[TASK DETAILS]
Write out the whole listing exactly as it stands.

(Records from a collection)

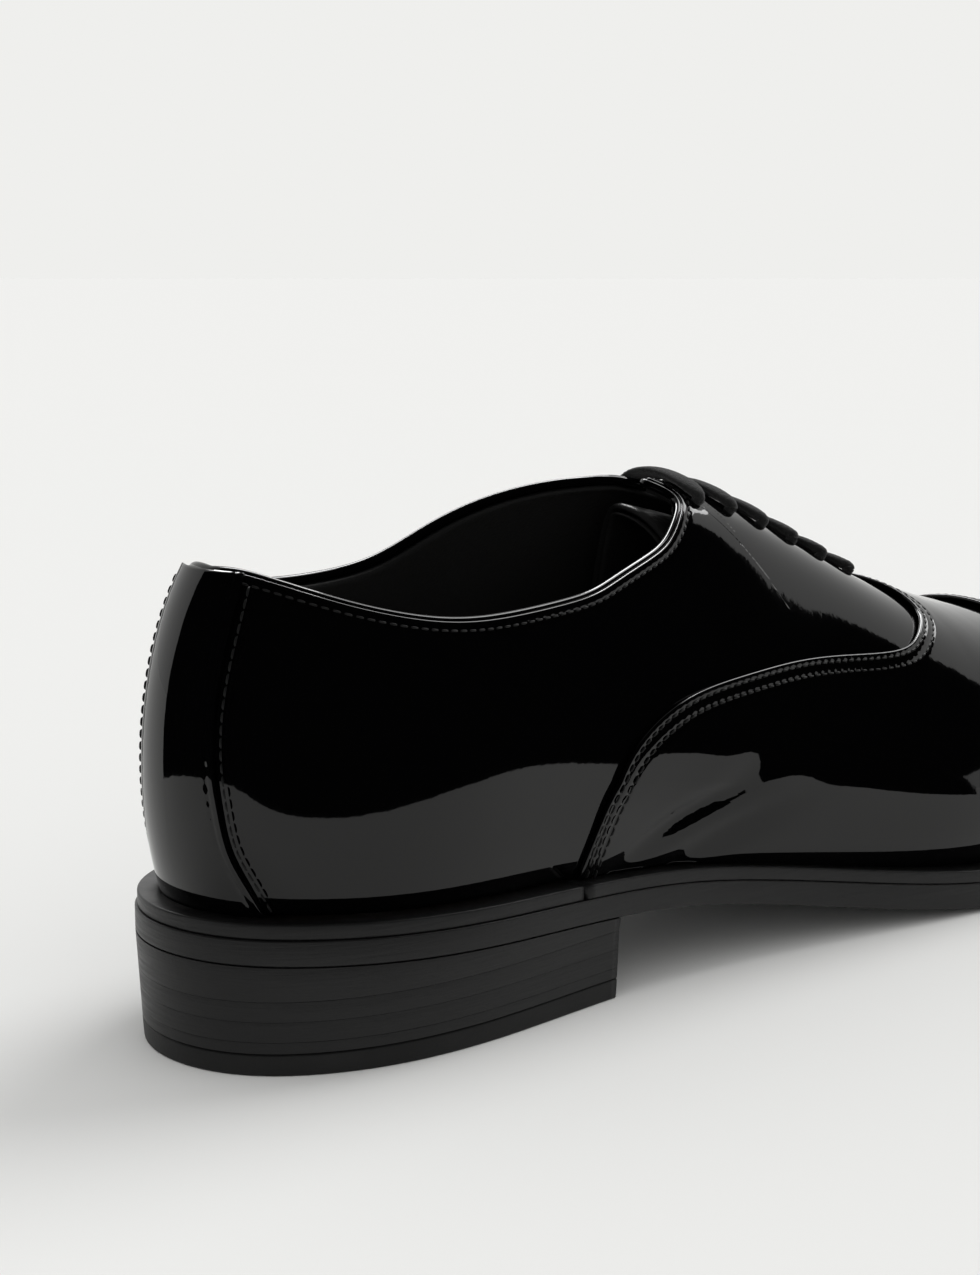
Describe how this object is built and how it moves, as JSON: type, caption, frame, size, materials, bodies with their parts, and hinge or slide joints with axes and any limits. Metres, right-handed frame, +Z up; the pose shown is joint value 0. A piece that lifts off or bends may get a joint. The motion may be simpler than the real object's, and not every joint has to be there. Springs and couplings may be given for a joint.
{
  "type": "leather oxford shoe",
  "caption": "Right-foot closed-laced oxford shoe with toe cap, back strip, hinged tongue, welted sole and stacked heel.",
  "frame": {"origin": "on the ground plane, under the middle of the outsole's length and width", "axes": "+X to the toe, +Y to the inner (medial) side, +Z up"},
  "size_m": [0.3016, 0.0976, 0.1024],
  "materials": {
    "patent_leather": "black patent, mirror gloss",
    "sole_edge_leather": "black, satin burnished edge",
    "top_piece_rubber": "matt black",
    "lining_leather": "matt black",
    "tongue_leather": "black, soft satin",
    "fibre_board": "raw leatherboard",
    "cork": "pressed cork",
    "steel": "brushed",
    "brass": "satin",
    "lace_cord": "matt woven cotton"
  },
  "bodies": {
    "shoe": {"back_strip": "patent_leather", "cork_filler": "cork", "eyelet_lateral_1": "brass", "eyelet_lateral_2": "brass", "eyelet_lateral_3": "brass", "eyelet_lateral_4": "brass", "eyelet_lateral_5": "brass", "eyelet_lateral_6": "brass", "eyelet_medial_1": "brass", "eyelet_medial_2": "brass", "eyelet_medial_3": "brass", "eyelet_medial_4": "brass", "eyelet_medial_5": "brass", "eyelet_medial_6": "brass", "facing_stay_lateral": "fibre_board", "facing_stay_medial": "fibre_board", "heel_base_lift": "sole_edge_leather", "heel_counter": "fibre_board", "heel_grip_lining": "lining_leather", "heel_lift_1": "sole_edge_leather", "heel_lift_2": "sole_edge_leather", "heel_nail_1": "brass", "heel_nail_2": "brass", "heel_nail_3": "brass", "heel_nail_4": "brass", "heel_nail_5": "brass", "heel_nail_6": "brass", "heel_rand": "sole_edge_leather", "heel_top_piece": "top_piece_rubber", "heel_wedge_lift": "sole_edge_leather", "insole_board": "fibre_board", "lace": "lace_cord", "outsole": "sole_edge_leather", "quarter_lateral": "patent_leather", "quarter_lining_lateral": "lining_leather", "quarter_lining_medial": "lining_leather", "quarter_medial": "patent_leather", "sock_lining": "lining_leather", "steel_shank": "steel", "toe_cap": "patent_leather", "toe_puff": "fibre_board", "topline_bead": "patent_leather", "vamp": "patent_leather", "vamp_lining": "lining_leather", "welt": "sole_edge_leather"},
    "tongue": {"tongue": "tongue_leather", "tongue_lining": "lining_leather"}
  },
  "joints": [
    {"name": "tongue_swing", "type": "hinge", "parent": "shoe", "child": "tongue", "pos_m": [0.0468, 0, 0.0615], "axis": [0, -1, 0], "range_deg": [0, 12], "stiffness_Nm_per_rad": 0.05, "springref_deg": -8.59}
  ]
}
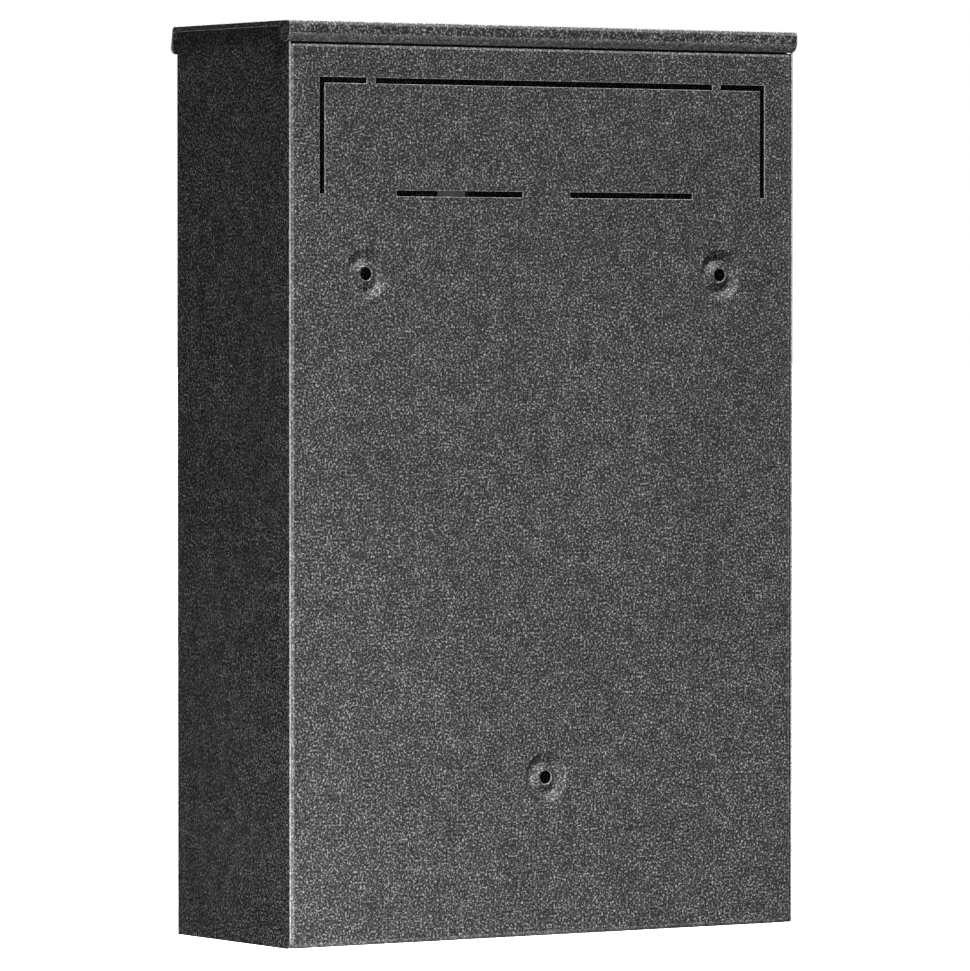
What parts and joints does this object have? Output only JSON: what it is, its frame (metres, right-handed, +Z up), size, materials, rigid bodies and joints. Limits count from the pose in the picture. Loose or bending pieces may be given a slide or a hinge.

[EXERCISE OUTPUT]
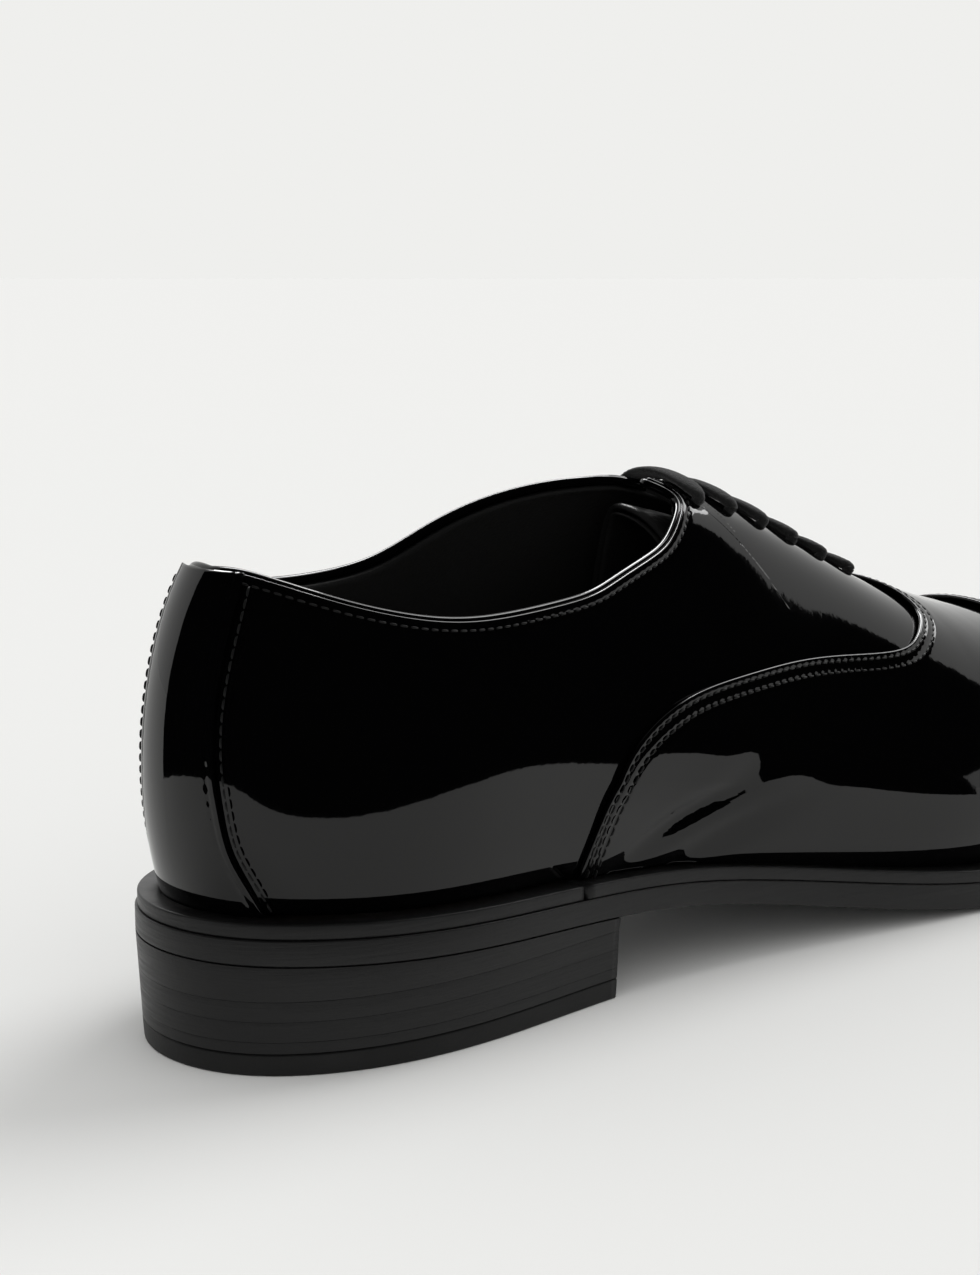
Describe how this object is built and how it moves, as JSON: type, caption, frame, size, materials, bodies with their parts, and hinge or slide joints with axes and any limits. Metres, right-handed frame, +Z up; the pose shown is joint value 0. A piece that lifts off or bends may get a joint. The motion may be simpler than the real object's, and not every joint has to be there. Springs and couplings may be given for a joint.
{
  "type": "leather oxford shoe",
  "caption": "Right-foot closed-laced oxford shoe with toe cap, back strip, hinged tongue, welted sole and stacked heel.",
  "frame": {"origin": "on the ground plane, under the middle of the outsole's length and width", "axes": "+X to the toe, +Y to the inner (medial) side, +Z up"},
  "size_m": [0.3016, 0.0976, 0.1024],
  "materials": {
    "patent_leather": "black patent, mirror gloss",
    "sole_edge_leather": "black, satin burnished edge",
    "top_piece_rubber": "matt black",
    "lining_leather": "matt black",
    "tongue_leather": "black, soft satin",
    "fibre_board": "raw leatherboard",
    "cork": "pressed cork",
    "steel": "brushed",
    "brass": "satin",
    "lace_cord": "matt woven cotton"
  },
  "bodies": {
    "shoe": {"back_strip": "patent_leather", "cork_filler": "cork", "eyelet_lateral_1": "brass", "eyelet_lateral_2": "brass", "eyelet_lateral_3": "brass", "eyelet_lateral_4": "brass", "eyelet_lateral_5": "brass", "eyelet_lateral_6": "brass", "eyelet_medial_1": "brass", "eyelet_medial_2": "brass", "eyelet_medial_3": "brass", "eyelet_medial_4": "brass", "eyelet_medial_5": "brass", "eyelet_medial_6": "brass", "facing_stay_lateral": "fibre_board", "facing_stay_medial": "fibre_board", "heel_base_lift": "sole_edge_leather", "heel_counter": "fibre_board", "heel_grip_lining": "lining_leather", "heel_lift_1": "sole_edge_leather", "heel_lift_2": "sole_edge_leather", "heel_nail_1": "brass", "heel_nail_2": "brass", "heel_nail_3": "brass", "heel_nail_4": "brass", "heel_nail_5": "brass", "heel_nail_6": "brass", "heel_rand": "sole_edge_leather", "heel_top_piece": "top_piece_rubber", "heel_wedge_lift": "sole_edge_leather", "insole_board": "fibre_board", "lace": "lace_cord", "outsole": "sole_edge_leather", "quarter_lateral": "patent_leather", "quarter_lining_lateral": "lining_leather", "quarter_lining_medial": "lining_leather", "quarter_medial": "patent_leather", "sock_lining": "lining_leather", "steel_shank": "steel", "toe_cap": "patent_leather", "toe_puff": "fibre_board", "topline_bead": "patent_leather", "vamp": "patent_leather", "vamp_lining": "lining_leather", "welt": "sole_edge_leather"},
    "tongue": {"tongue": "tongue_leather", "tongue_lining": "lining_leather"}
  },
  "joints": [
    {"name": "tongue_swing", "type": "hinge", "parent": "shoe", "child": "tongue", "pos_m": [0.0468, 0, 0.0615], "axis": [0, -1, 0], "range_deg": [0, 12], "stiffness_Nm_per_rad": 0.05, "springref_deg": -8.59}
  ]
}
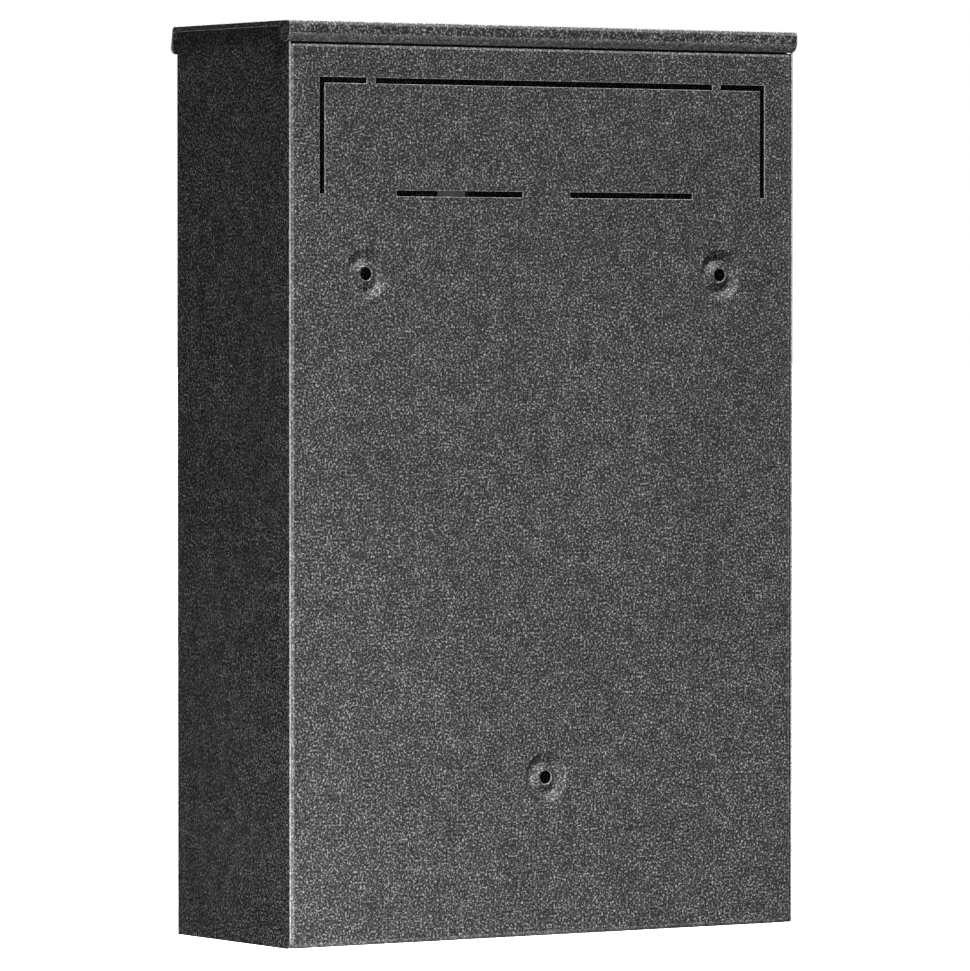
What parts and joints does this object have? Output only JSON: what it is, its frame (metres, right-handed, +Z up), size, materials, rigid bodies and joints. Limits count from the pose in the picture. Loose or bending pieces may be given a slide or a hinge.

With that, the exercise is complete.